COLLECTED MATERIAL.
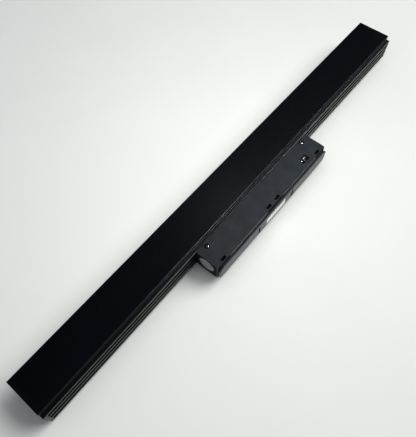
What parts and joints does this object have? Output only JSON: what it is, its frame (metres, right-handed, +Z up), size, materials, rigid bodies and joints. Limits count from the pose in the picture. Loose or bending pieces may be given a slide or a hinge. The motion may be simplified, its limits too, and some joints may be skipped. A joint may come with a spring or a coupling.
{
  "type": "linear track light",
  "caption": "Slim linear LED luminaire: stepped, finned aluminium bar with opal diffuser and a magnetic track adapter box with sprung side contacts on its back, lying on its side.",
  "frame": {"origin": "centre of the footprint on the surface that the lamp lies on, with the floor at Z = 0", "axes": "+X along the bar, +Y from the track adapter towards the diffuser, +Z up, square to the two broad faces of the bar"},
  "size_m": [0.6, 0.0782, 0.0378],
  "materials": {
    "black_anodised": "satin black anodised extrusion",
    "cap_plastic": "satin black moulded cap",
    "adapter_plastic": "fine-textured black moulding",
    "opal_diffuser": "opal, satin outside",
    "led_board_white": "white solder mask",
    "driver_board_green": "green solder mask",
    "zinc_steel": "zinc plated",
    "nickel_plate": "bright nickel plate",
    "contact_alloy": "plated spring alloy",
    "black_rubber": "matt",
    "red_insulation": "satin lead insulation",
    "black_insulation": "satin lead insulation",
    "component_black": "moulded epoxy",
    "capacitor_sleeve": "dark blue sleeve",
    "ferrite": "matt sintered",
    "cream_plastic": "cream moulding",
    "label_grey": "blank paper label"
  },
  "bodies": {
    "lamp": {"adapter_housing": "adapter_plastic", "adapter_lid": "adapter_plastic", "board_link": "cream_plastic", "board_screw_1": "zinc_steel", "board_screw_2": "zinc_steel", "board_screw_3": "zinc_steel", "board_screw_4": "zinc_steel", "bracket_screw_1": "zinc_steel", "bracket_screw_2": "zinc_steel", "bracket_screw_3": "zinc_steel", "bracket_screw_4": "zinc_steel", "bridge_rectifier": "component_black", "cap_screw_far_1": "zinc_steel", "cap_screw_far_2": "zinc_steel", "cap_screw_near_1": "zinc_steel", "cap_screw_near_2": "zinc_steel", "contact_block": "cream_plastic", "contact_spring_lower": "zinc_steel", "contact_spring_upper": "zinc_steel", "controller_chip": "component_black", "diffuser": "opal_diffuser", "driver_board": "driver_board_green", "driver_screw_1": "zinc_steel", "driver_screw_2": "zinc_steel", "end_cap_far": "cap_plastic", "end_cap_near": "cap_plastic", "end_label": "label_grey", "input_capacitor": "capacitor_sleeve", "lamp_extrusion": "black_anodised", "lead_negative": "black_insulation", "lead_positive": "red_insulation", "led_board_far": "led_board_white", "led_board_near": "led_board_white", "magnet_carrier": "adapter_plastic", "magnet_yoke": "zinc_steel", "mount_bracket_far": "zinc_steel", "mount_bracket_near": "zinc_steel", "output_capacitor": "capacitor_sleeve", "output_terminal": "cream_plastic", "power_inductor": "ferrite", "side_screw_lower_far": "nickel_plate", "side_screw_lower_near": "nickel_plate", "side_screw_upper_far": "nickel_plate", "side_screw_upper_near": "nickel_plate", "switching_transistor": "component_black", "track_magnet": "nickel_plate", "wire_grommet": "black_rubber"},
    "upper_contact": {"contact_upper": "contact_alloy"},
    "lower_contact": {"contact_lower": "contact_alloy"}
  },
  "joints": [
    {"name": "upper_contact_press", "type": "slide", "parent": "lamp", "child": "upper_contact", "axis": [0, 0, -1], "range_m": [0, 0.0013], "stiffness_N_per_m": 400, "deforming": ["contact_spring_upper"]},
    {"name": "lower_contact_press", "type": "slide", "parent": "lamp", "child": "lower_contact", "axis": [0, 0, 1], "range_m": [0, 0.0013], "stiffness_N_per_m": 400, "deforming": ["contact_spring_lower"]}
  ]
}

EXERCISE GOAL. Your task is to reproduce the whole listing exactly.

TASK OUTPUT.
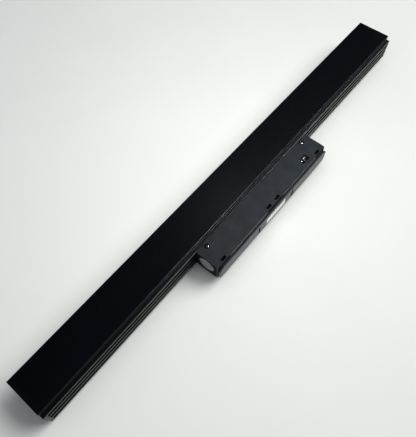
What parts and joints does this object have? Output only JSON: what it is, its frame (metres, right-handed, +Z up), size, materials, rigid bodies and joints. Limits count from the pose in the picture. Loose or bending pieces may be given a slide or a hinge. The motion may be simplified, its limits too, and some joints may be skipped. A joint may come with a spring or a coupling.
{
  "type": "linear track light",
  "caption": "Slim linear LED luminaire: stepped, finned aluminium bar with opal diffuser and a magnetic track adapter box with sprung side contacts on its back, lying on its side.",
  "frame": {"origin": "centre of the footprint on the surface that the lamp lies on, with the floor at Z = 0", "axes": "+X along the bar, +Y from the track adapter towards the diffuser, +Z up, square to the two broad faces of the bar"},
  "size_m": [0.6, 0.0782, 0.0378],
  "materials": {
    "black_anodised": "satin black anodised extrusion",
    "cap_plastic": "satin black moulded cap",
    "adapter_plastic": "fine-textured black moulding",
    "opal_diffuser": "opal, satin outside",
    "led_board_white": "white solder mask",
    "driver_board_green": "green solder mask",
    "zinc_steel": "zinc plated",
    "nickel_plate": "bright nickel plate",
    "contact_alloy": "plated spring alloy",
    "black_rubber": "matt",
    "red_insulation": "satin lead insulation",
    "black_insulation": "satin lead insulation",
    "component_black": "moulded epoxy",
    "capacitor_sleeve": "dark blue sleeve",
    "ferrite": "matt sintered",
    "cream_plastic": "cream moulding",
    "label_grey": "blank paper label"
  },
  "bodies": {
    "lamp": {"adapter_housing": "adapter_plastic", "adapter_lid": "adapter_plastic", "board_link": "cream_plastic", "board_screw_1": "zinc_steel", "board_screw_2": "zinc_steel", "board_screw_3": "zinc_steel", "board_screw_4": "zinc_steel", "bracket_screw_1": "zinc_steel", "bracket_screw_2": "zinc_steel", "bracket_screw_3": "zinc_steel", "bracket_screw_4": "zinc_steel", "bridge_rectifier": "component_black", "cap_screw_far_1": "zinc_steel", "cap_screw_far_2": "zinc_steel", "cap_screw_near_1": "zinc_steel", "cap_screw_near_2": "zinc_steel", "contact_block": "cream_plastic", "contact_spring_lower": "zinc_steel", "contact_spring_upper": "zinc_steel", "controller_chip": "component_black", "diffuser": "opal_diffuser", "driver_board": "driver_board_green", "driver_screw_1": "zinc_steel", "driver_screw_2": "zinc_steel", "end_cap_far": "cap_plastic", "end_cap_near": "cap_plastic", "end_label": "label_grey", "input_capacitor": "capacitor_sleeve", "lamp_extrusion": "black_anodised", "lead_negative": "black_insulation", "lead_positive": "red_insulation", "led_board_far": "led_board_white", "led_board_near": "led_board_white", "magnet_carrier": "adapter_plastic", "magnet_yoke": "zinc_steel", "mount_bracket_far": "zinc_steel", "mount_bracket_near": "zinc_steel", "output_capacitor": "capacitor_sleeve", "output_terminal": "cream_plastic", "power_inductor": "ferrite", "side_screw_lower_far": "nickel_plate", "side_screw_lower_near": "nickel_plate", "side_screw_upper_far": "nickel_plate", "side_screw_upper_near": "nickel_plate", "switching_transistor": "component_black", "track_magnet": "nickel_plate", "wire_grommet": "black_rubber"},
    "upper_contact": {"contact_upper": "contact_alloy"},
    "lower_contact": {"contact_lower": "contact_alloy"}
  },
  "joints": [
    {"name": "upper_contact_press", "type": "slide", "parent": "lamp", "child": "upper_contact", "axis": [0, 0, -1], "range_m": [0, 0.0013], "stiffness_N_per_m": 400, "deforming": ["contact_spring_upper"]},
    {"name": "lower_contact_press", "type": "slide", "parent": "lamp", "child": "lower_contact", "axis": [0, 0, 1], "range_m": [0, 0.0013], "stiffness_N_per_m": 400, "deforming": ["contact_spring_lower"]}
  ]
}